§ Work to complete
Repeat all of the material exactly as given.

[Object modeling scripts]
- - - - - - -

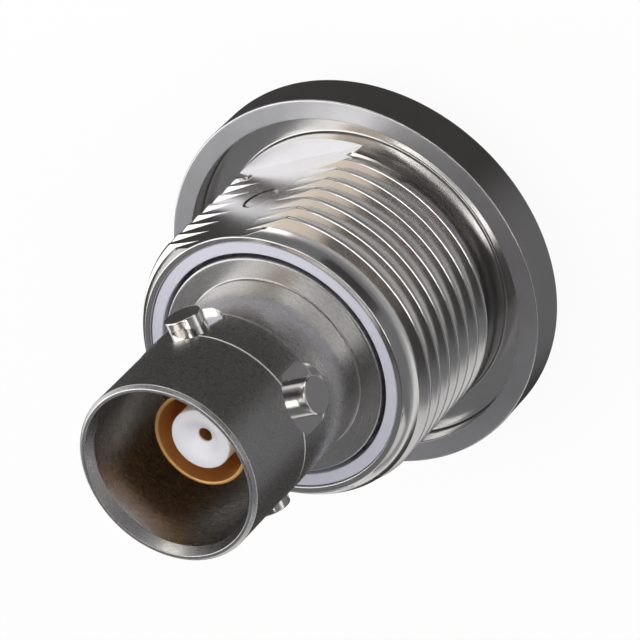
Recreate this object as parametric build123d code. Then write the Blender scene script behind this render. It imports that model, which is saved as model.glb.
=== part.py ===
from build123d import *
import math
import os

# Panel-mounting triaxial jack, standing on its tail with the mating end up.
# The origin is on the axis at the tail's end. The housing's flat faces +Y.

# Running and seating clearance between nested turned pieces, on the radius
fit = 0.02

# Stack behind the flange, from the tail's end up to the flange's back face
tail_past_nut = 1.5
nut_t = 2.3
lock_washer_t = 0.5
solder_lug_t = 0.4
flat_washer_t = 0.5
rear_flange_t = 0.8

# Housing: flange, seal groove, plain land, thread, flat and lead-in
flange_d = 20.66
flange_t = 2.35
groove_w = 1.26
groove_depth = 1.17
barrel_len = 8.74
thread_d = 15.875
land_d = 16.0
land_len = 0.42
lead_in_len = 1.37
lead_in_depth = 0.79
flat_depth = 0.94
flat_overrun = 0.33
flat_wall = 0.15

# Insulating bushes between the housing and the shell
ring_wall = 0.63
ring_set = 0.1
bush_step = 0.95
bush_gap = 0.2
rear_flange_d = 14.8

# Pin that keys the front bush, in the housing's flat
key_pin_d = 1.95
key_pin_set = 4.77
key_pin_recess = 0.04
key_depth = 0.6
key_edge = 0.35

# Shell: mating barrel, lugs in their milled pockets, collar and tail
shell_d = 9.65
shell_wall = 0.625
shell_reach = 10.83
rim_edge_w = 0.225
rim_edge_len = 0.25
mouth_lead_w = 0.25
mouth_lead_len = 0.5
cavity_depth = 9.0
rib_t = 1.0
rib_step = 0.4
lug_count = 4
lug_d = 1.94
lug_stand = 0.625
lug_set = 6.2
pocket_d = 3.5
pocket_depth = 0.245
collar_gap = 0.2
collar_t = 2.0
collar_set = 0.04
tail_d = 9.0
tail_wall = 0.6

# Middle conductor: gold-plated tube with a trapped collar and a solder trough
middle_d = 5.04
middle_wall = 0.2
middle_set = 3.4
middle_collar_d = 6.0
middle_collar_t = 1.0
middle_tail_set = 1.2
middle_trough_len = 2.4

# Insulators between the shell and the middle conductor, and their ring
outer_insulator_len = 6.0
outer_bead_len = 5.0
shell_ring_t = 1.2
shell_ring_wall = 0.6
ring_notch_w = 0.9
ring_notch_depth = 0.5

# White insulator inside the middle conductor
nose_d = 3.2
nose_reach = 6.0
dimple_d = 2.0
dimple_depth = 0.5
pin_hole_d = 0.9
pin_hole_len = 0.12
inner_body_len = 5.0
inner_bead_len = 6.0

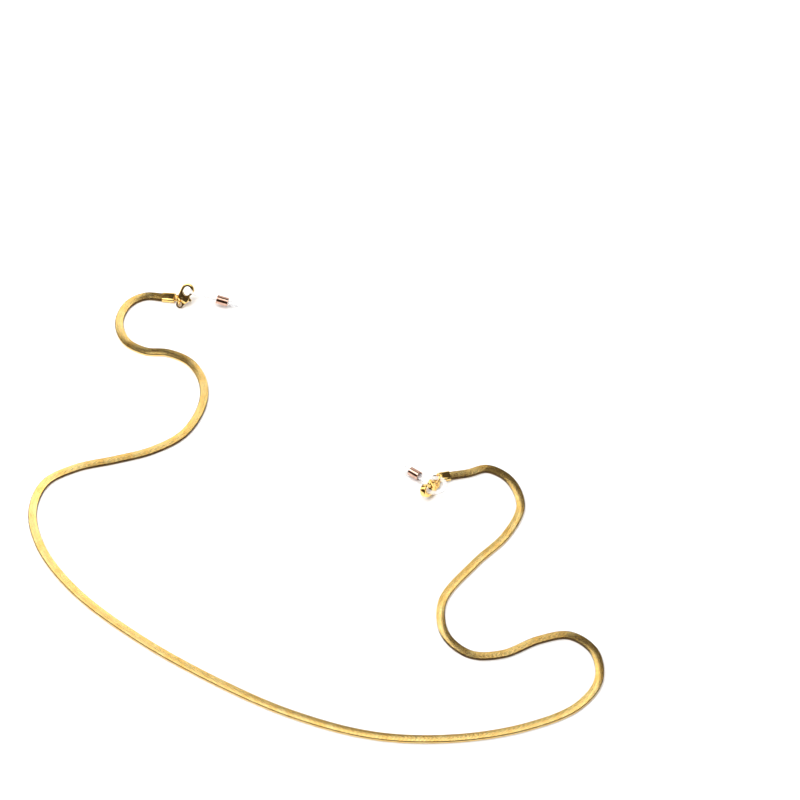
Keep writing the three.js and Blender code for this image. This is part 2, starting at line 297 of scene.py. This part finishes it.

- - - - - - -

§ Written reply
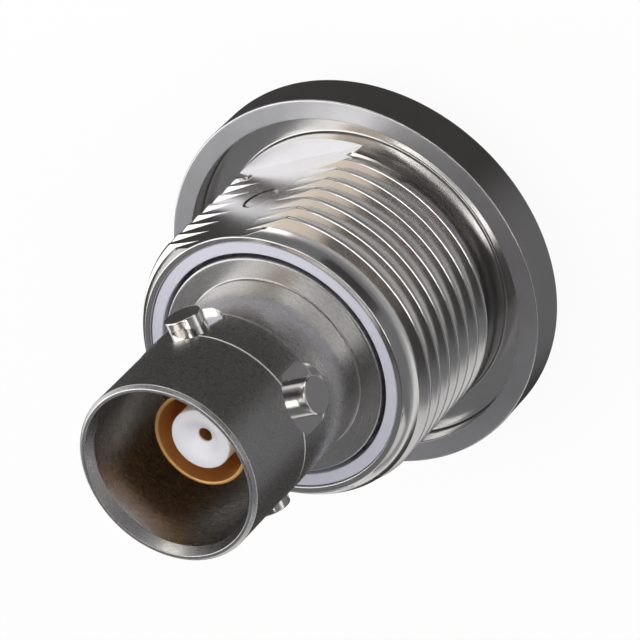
Recreate this object as parametric build123d code. Then write the Blender scene script behind this render. It imports that model, which is saved as model.glb.
=== part.py ===
from build123d import *
import math
import os

# Panel-mounting triaxial jack, standing on its tail with the mating end up.
# The origin is on the axis at the tail's end. The housing's flat faces +Y.

# Running and seating clearance between nested turned pieces, on the radius
fit = 0.02

# Stack behind the flange, from the tail's end up to the flange's back face
tail_past_nut = 1.5
nut_t = 2.3
lock_washer_t = 0.5
solder_lug_t = 0.4
flat_washer_t = 0.5
rear_flange_t = 0.8

# Housing: flange, seal groove, plain land, thread, flat and lead-in
flange_d = 20.66
flange_t = 2.35
groove_w = 1.26
groove_depth = 1.17
barrel_len = 8.74
thread_d = 15.875
land_d = 16.0
land_len = 0.42
lead_in_len = 1.37
lead_in_depth = 0.79
flat_depth = 0.94
flat_overrun = 0.33
flat_wall = 0.15

# Insulating bushes between the housing and the shell
ring_wall = 0.63
ring_set = 0.1
bush_step = 0.95
bush_gap = 0.2
rear_flange_d = 14.8

# Pin that keys the front bush, in the housing's flat
key_pin_d = 1.95
key_pin_set = 4.77
key_pin_recess = 0.04
key_depth = 0.6
key_edge = 0.35

# Shell: mating barrel, lugs in their milled pockets, collar and tail
shell_d = 9.65
shell_wall = 0.625
shell_reach = 10.83
rim_edge_w = 0.225
rim_edge_len = 0.25
mouth_lead_w = 0.25
mouth_lead_len = 0.5
cavity_depth = 9.0
rib_t = 1.0
rib_step = 0.4
lug_count = 4
lug_d = 1.94
lug_stand = 0.625
lug_set = 6.2
pocket_d = 3.5
pocket_depth = 0.245
collar_gap = 0.2
collar_t = 2.0
collar_set = 0.04
tail_d = 9.0
tail_wall = 0.6

# Middle conductor: gold-plated tube with a trapped collar and a solder trough
middle_d = 5.04
middle_wall = 0.2
middle_set = 3.4
middle_collar_d = 6.0
middle_collar_t = 1.0
middle_tail_set = 1.2
middle_trough_len = 2.4

# Insulators between the shell and the middle conductor, and their ring
outer_insulator_len = 6.0
outer_bead_len = 5.0
shell_ring_t = 1.2
shell_ring_wall = 0.6
ring_notch_w = 0.9
ring_notch_depth = 0.5

# White insulator inside the middle conductor
nose_d = 3.2
nose_reach = 6.0
dimple_d = 2.0
dimple_depth = 0.5
pin_hole_d = 0.9
pin_hole_len = 0.12
inner_body_len = 5.0
inner_bead_len = 6.0

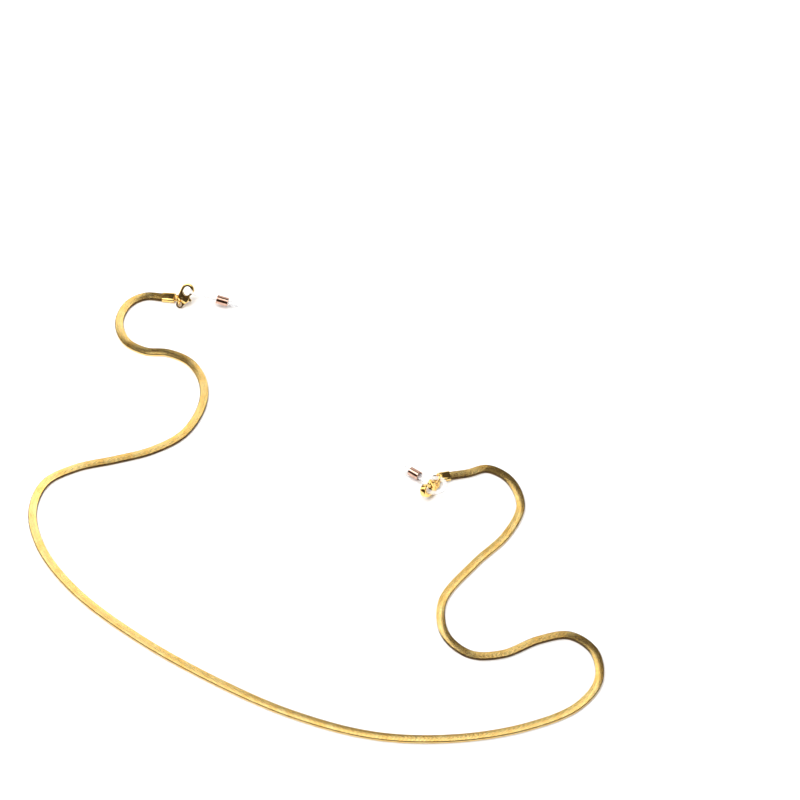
Keep writing the three.js and Blender code for this image. This is part 2, starting at line 297 of scene.py. This part finishes it.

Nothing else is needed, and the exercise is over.